Footnotes are for die-hard fans only: there are entire wiki-worlds dedicated to Tolkien’s fantasy world, and the general reader will surely not be that interested in the development of Elvish script or runic interpretations. Still, those extras are hidden away unless you choose to seek them out. All in all, this is an easily digested digital version of a classic.
Reality TV, Irish style
There are no dragons or wizards in Eoin Doherty and the Fixers (Kindle, £3.08), but Pauline Hall's novel about reality TV has a touch of fantasy to it. It charts the fortunes of Eoin, an Irish television producer, as he embarks upon a make-it-or-break-it reality TV project, in which four expert "fixers" help four women to reinvent themselves.
There is ex-nun Breege, who needs help transitioning between the world of a closed convent and contemporary life; ex-convict and single mum Tracey, who wants to set her life right for her son; repressed lesbian Jacqueline, who has decided to come out to her parents on TV; and cup-cake queen Susan, who is recovering from the breakdown of her marriage and wants to transform her hobby into a business.
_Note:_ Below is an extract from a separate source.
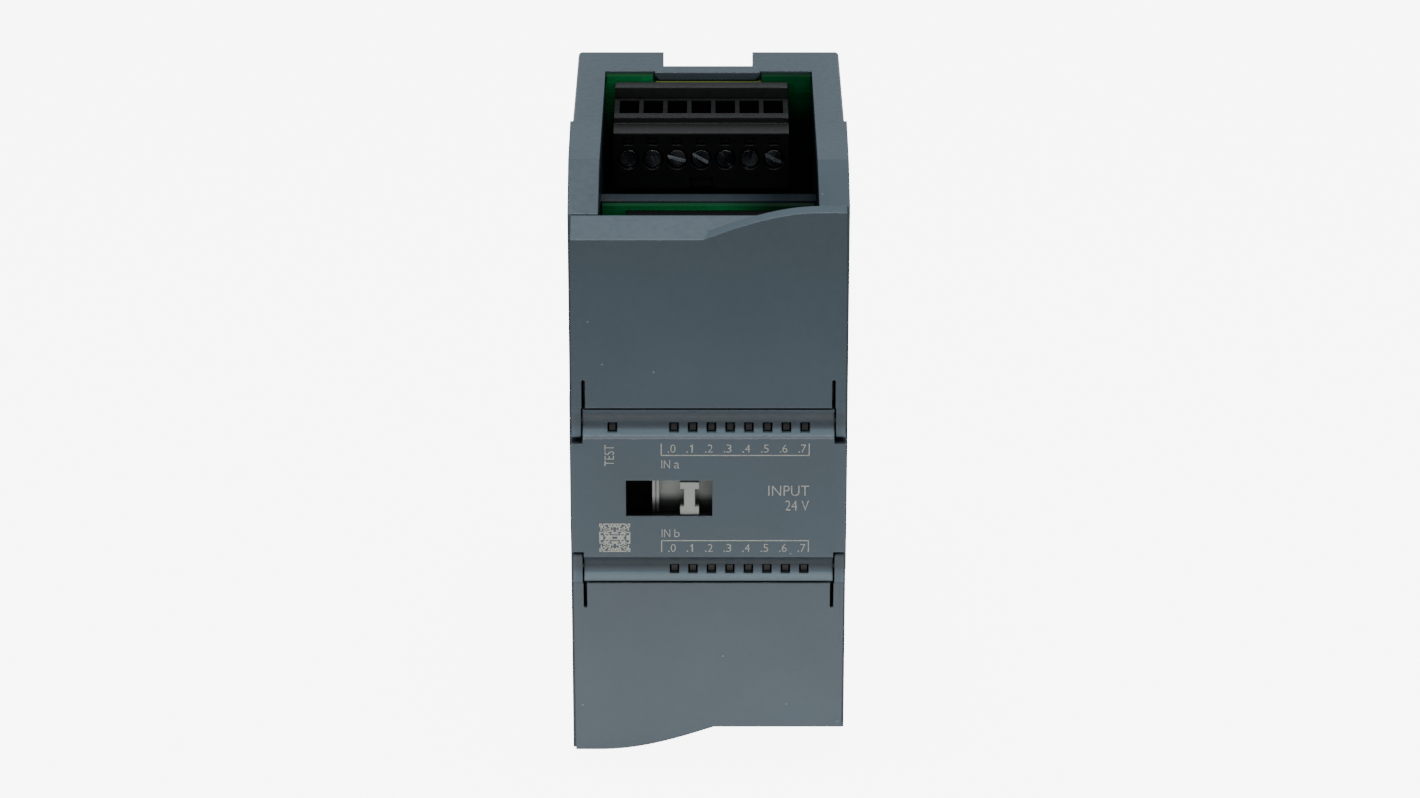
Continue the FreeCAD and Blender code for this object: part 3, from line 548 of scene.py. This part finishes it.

More interesting to Eoin and the hundreds of thousands of Irish viewers, however, is Maggie, an Australian motivational psychologist who has undergone a remarkable transformation of her own. When the details of her past come to life, the TV show hits the headlines for different reasons, and Eoin and Maggie’s relationship is thrown into turmoil.
Hall brings us behind the TV screen with an easy, fluid style. The subject matter is fresh and contemporary, although her use of excerpts from the derisive newspaper columnist Damian O Carroll allows her to strike an intellectual note too, in which reality TV is subject to deeper critical cultural analysis and revealed as “a fake, hothouse flower that will never look, let alone smell, like the real thing”.
Eoin Doherty and the Fixers is a self-published, digital-only release, so will probably only reach a small audience. However, with the right kind of publicity, as Eoin might say, it has the potential to rival any the Irish popular fiction titles on the current bestseller lists.